• **YOUR TASK**:
Would you quote the material below from its first line through the line containing "# ---- Velvet", exactly and with both ends included?

*-*-*

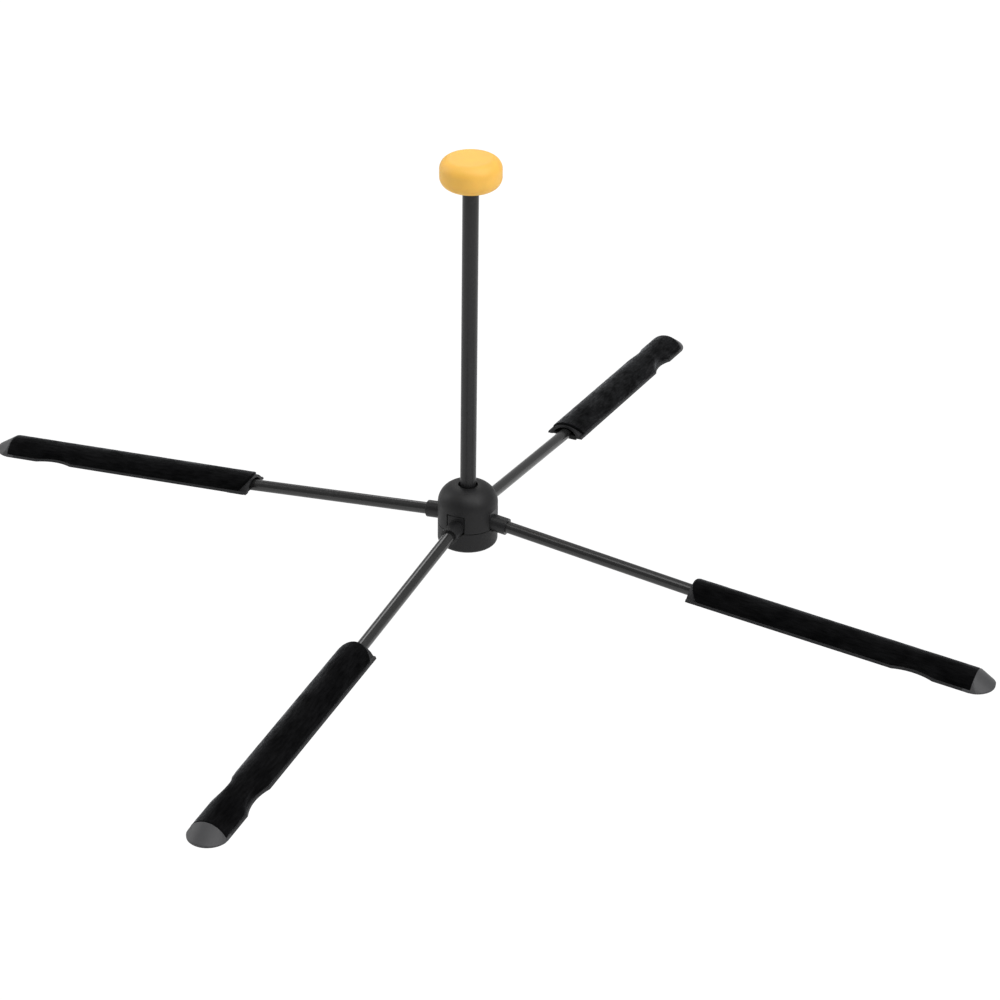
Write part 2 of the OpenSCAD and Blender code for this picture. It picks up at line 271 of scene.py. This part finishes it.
def plated_steel(name, colour):
    """Plated steel with turned rings about an upright axis and fine scratches."""
    material, tree, shader, place = new_finish(name, Metallic=1.0)
    here = place.outputs["Object"]
    turned = grain(tree, here, 0.12 * MM, 2.0, stretch=(1, 1, 20))
    patch = grain(tree, here, 1.6 * MM, 3.0)
    tone = ramp(tree, patch, [(0.3, shade(colour, 0.8)), (0.7, shade(colour, 1.1))])
    soft = add(tree, "Bevel", {"Radius": 0.12 * MM}, samples=4).outputs["Normal"]
    tree.links.new(tone, shader.inputs["Base Color"])
    tree.links.new(spread(tree, turned, 0.24, 0.42), shader.inputs["Roughness"])
    bump = add(tree, "Bump", {"Height": turned, "Distance": 0.006 * MM, "Strength": 0.7, "Normal": soft})
    tree.links.new(bump.outputs["Normal"], shader.inputs["Normal"])
    return material


MATERIALS = {
    "hub_black": moulded(
        "hub_black", (0.0045, 0.0045, 0.005), 0.52, 0.22 * MM, 0.012 * MM, Specular_IOR_Level=0.28),
    "knuckle_black": moulded(
        "knuckle_black", (0.008, 0.008, 0.0085), 0.38, 0.2 * MM, 0.01 * MM, Specular_IOR_Level=0.3),
    "core_black": moulded(
        "core_black", (0.006, 0.006, 0.006), 0.6, 0.3 * MM, 0.02 * MM, Specular_IOR_Level=0.2),
    "shell_black": moulded(
        "shell_black", (0.012, 0.012, 0.013), 0.5, 0.2 * MM, 0.01 * MM, Specular_IOR_Level=0.25),
    "toe_grey": moulded(
        "toe_grey", (0.044, 0.044, 0.046), 0.5, 0.18 * MM, 0.01 * MM,
        edge=0.3 * MM, wear_and_glint=1.4, Specular_IOR_Level=0.3),
    "post_black": drawn_rod("post_black", (0.009, 0.009, 0.0095), 0.30, Specular_IOR_Level=0.3),
    "rod_black": drawn_rod("rod_black", (0.009, 0.009, 0.009), 0.22, Specular_IOR_Level=0.5),
    "cap_yellow": soft_rubber("cap_yellow", (0.70, 0.39, 0.055)),
    "steel": plated_steel("steel", (0.56, 0.57, 0.58)),
}


# ---- Velvet -----------------------------------------------------------------

# Lengths in millimetres, in the pad's own frame: along from its inner end, across, and up.
PAD_START = 89.4648
PAD_KINK = math.radians(1.4)
CHORD_DROP = 1.0
VELVET_END = 116.0
VELVET_SETBACK = 4.0
VELVET_THICK = 0.9
PAD_W = 15.6
PAD_H = 5.9
RIM_H = 1.0
ARCH_R = ((PAD_W / 2) ** 2 + PAD_H ** 2) / (2 * PAD_H)
ARCH_DROP = ARCH_R - PAD_H
SCOOP_U = 93.0
SCOOP_R = 22.0
SCOOP_TILT = math.radians(20)
SCOOP_Y = PAD_W / 2 - 1.7 + SCOOP_R / math.cos(SCOOP_TILT)
EDGE_ROUND = 0.55
FOLD = 0.8
STEP = 0.42
SLANT_POWER = 8
NAP = 0.04
NAP_COARSE = 4
NAP_FINE = 0.9


def velvet(name):
    """Black short-pile velvet: near-black down in the pile, a soft sheen, brushed streaks and fibre ends."""
    material, tree, shader, place = new_finish(name, Specular_IOR_Level=0.02, Sheen_Roughness=0.32)
    shader.inputs["Sheen Tint"].default_value = (0.8, 0.82, 0.86, 1)
    along = place.outputs["UV"]
    brushed = grain(tree, along, 0.9 * MM, 4.0, stretch=(5, 1, 1))
    patch = grain(tree, along, 7 * MM, 3.0, stretch=(2, 1, 1))
    fibre = grain(tree, along, 0.13 * MM, 3.0)
    tone = add(tree, "Math", {0: brushed, 1: patch}, operation="MULTIPLY").outputs["Value"]
    colour = ramp(tree, tone, [(0.12, (0.0006, 0.0006, 0.0007)), (0.42, (0.0036, 0.0036, 0.0039))])
    tree.links.new(colour, shader.inputs["Base Color"])
    tree.links.new(spread(tree, brushed, 0.8, 1.0), shader.inputs["Roughness"])
    span = {"From Min": 0.12, "From Max": 0.42, "To Min": 0.08, "To Max": 0.6}
    sheen = add(tree, "MapRange", {"Value": tone, **span})
    tree.links.new(sheen.outputs["Result"], shader.inputs["Sheen Weight"])
    first = add(tree, "Bump", {"Height": brushed, "Distance": 0.1 * MM, "Strength": 0.8})
    under = first.outputs["Normal"]
    second = add(tree, "Bump", {"Height": fibre, "Distance": 0.05 * MM, "Strength": 1.0, "Normal": under})
    tree.links.new(second.outputs["Normal"], shader.inputs["Normal"])
    return material


MATERIALS["velvet"] = velvet("velvet")


def scoop_limit(along, rise):
    """How far from its middle the pad may reach there, where a leaning scoop hollows its side."""
    share = 1 - ((along - SCOOP_U) / SCOOP_R) ** 2
    if share <= 0:
        return PAD_W
    return SCOOP_Y - rise * math.tan(SCOOP_TILT) - SCOOP_R * math.sqrt(share) / math.cos(SCOOP_TILT)


def lesser(a, b, blend):
    """The smaller of a and b, rounded over within blend of where they meet."""
    near = max(0.0, blend - abs(a - b))
    return min(a, b) - near * near / (4 * blend)


def close_set(length):
    """Places from 0 to length in even steps, closer together at both ends."""
    ends = [EDGE_ROUND * f for f in (0, 0.08, 0.3, 0.62, 1)]
    count = round((length - 2 * EDGE_ROUND) / STEP)
    middle = [EDGE_ROUND + (length - 2 * EDGE_ROUND) * i / count for i in range(1, count)]
    return ends + middle + [length - e for e in reversed(ends)]


def pile_height(distance):
    """Height of the pile at a distance from the cloth's edge, which is rolled over to the shell."""
    inside = min(1.0, max(0.0, distance / EDGE_ROUND))
    return VELVET_THICK * math.sqrt(1 - (1 - inside) ** 2)


def pad_matrix(leg):
    """The pad's own frame in the row frame: +X outward along the pad from its inner end."""
    hinge = next(j for j in frame["joints"] if j["name"] == f"leg_{leg}_fold")["pos_m"]
    slope = math.asin(-next(j for j in frame["joints"] if j["name"] == f"pad_{leg}_slide")["axis"][2])
    turn = Matrix.Rotation(math.radians(90 * (leg - 1)), 4, "Z") @ Matrix.Rotation(slope, 4, "Y")
    pad = Matrix.Translation((PAD_START * MM, 0, -CHORD_DROP * MM)) @ Matrix.Rotation(-PAD_KINK, 4, "Y")
    return Matrix.Translation(hinge) @ turn @ pad


def velvet_points(leg):
    """Rows of points over the arch and down into the scoops, each with its place on the flat cloth."""
    reach = math.acos((RIM_H + ARCH_DROP) / ARCH_R)
    rows = []
    for along in close_set(VELVET_END):
        row = []
        for flat in close_set(2 * ARCH_R * reach):
            angle = flat / ARCH_R - reach
            rise = ARCH_R * math.cos(angle) - ARCH_DROP
            setback = VELVET_SETBACK * (PAD_H - rise) / (PAD_H - RIM_H)
            place = along + setback * (1 - along / VELVET_END) ** SLANT_POWER
            side = ARCH_R * (reach - abs(angle))
            height = pile_height(min(side, place - setback, VELVET_END - place))
            spot = Vector((place, flat, 10 * leg))
            nap = NAP * noise.noise(spot / NAP_COARSE) + NAP * noise.noise(spot / NAP_FINE)
            radius = ARCH_R - VELVET_THICK + height * (1 + nap)
            low = VELVET_THICK - height * (1 + nap)
            across = lesser(radius * math.sin(abs(angle)), scoop_limit(place, rise) - low, FOLD)
            up = radius * math.cos(angle) - ARCH_DROP
            point = Vector((place, -math.copysign(across, angle), up))
            row.append((point * MM, (place * MM, flat * MM)))
        rows.append(row)
    return rows


def make_velvet(leg):
    """The leg's velvet cover, a mesh laid over its pad's shell in place of the CAD velvet."""
    rows = velvet_points(leg)
    width = len(rows[0])
    flat = [entry for row in rows for entry in row]
    faces = [
        (i * width + j, (i + 1) * width + j, (i + 1) * width + j + 1, i * width + j + 1)
        for i in range(len(rows) - 1)
        for j in range(width - 1)
    ]
    mesh = bpy.data.meshes.new(f"velvet_cover_{leg}")
    mesh.from_pydata([point for point, _ in flat], [], faces)
    layer = mesh.uv_layers.new(name="cloth")
    for loop in mesh.loops:
        layer.data[loop.index].uv = flat[loop.vertex_index][1]
    for face in mesh.polygons:
        face.use_smooth = True
    mesh.transform(pad_matrix(leg))
    cover = bpy.data.objects.new(f"velvet_cover_{leg}", mesh)
    bpy.context.scene.collection.objects.link(cover)
    cover.data.materials.append(MATERIALS["velvet"])
    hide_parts(f"pad_velvet_{leg}")
    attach(cover, f"pad_{leg}")


for leg in LEGS:
    make_velvet(leg)


# ---- Finishes on the CAD nodes ----------------------------------------------

for part in frame["record"]["subparts"]:
    piece = frame["nodes"][part["node"]]
    piece.data.materials.clear()
    piece.data.materials.append(MATERIALS[part["material_slot"]])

*-*-*

• **THE OUTPUT**:
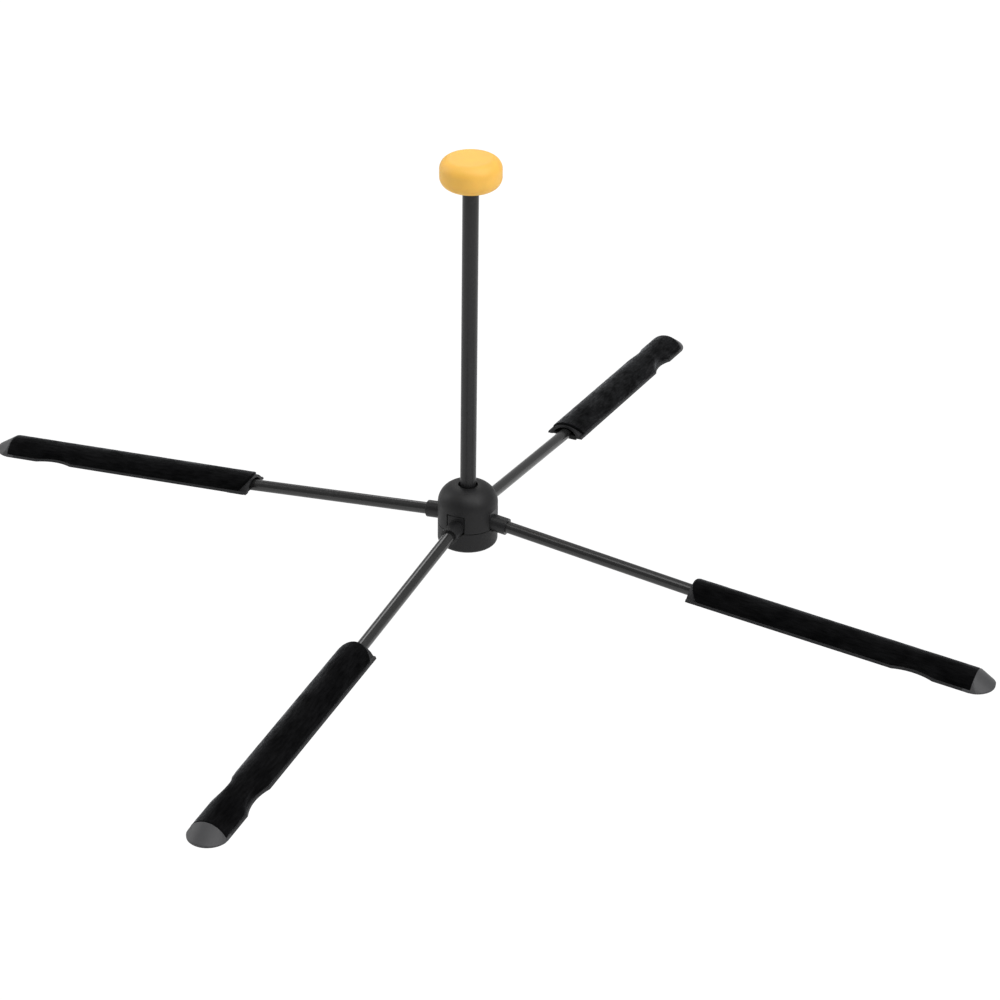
Write part 2 of the OpenSCAD and Blender code for this picture. It picks up at line 271 of scene.py. This part finishes it.
def plated_steel(name, colour):
    """Plated steel with turned rings about an upright axis and fine scratches."""
    material, tree, shader, place = new_finish(name, Metallic=1.0)
    here = place.outputs["Object"]
    turned = grain(tree, here, 0.12 * MM, 2.0, stretch=(1, 1, 20))
    patch = grain(tree, here, 1.6 * MM, 3.0)
    tone = ramp(tree, patch, [(0.3, shade(colour, 0.8)), (0.7, shade(colour, 1.1))])
    soft = add(tree, "Bevel", {"Radius": 0.12 * MM}, samples=4).outputs["Normal"]
    tree.links.new(tone, shader.inputs["Base Color"])
    tree.links.new(spread(tree, turned, 0.24, 0.42), shader.inputs["Roughness"])
    bump = add(tree, "Bump", {"Height": turned, "Distance": 0.006 * MM, "Strength": 0.7, "Normal": soft})
    tree.links.new(bump.outputs["Normal"], shader.inputs["Normal"])
    return material


MATERIALS = {
    "hub_black": moulded(
        "hub_black", (0.0045, 0.0045, 0.005), 0.52, 0.22 * MM, 0.012 * MM, Specular_IOR_Level=0.28),
    "knuckle_black": moulded(
        "knuckle_black", (0.008, 0.008, 0.0085), 0.38, 0.2 * MM, 0.01 * MM, Specular_IOR_Level=0.3),
    "core_black": moulded(
        "core_black", (0.006, 0.006, 0.006), 0.6, 0.3 * MM, 0.02 * MM, Specular_IOR_Level=0.2),
    "shell_black": moulded(
        "shell_black", (0.012, 0.012, 0.013), 0.5, 0.2 * MM, 0.01 * MM, Specular_IOR_Level=0.25),
    "toe_grey": moulded(
        "toe_grey", (0.044, 0.044, 0.046), 0.5, 0.18 * MM, 0.01 * MM,
        edge=0.3 * MM, wear_and_glint=1.4, Specular_IOR_Level=0.3),
    "post_black": drawn_rod("post_black", (0.009, 0.009, 0.0095), 0.30, Specular_IOR_Level=0.3),
    "rod_black": drawn_rod("rod_black", (0.009, 0.009, 0.009), 0.22, Specular_IOR_Level=0.5),
    "cap_yellow": soft_rubber("cap_yellow", (0.70, 0.39, 0.055)),
    "steel": plated_steel("steel", (0.56, 0.57, 0.58)),
}


# ---- Velvet -----------------------------------------------------------------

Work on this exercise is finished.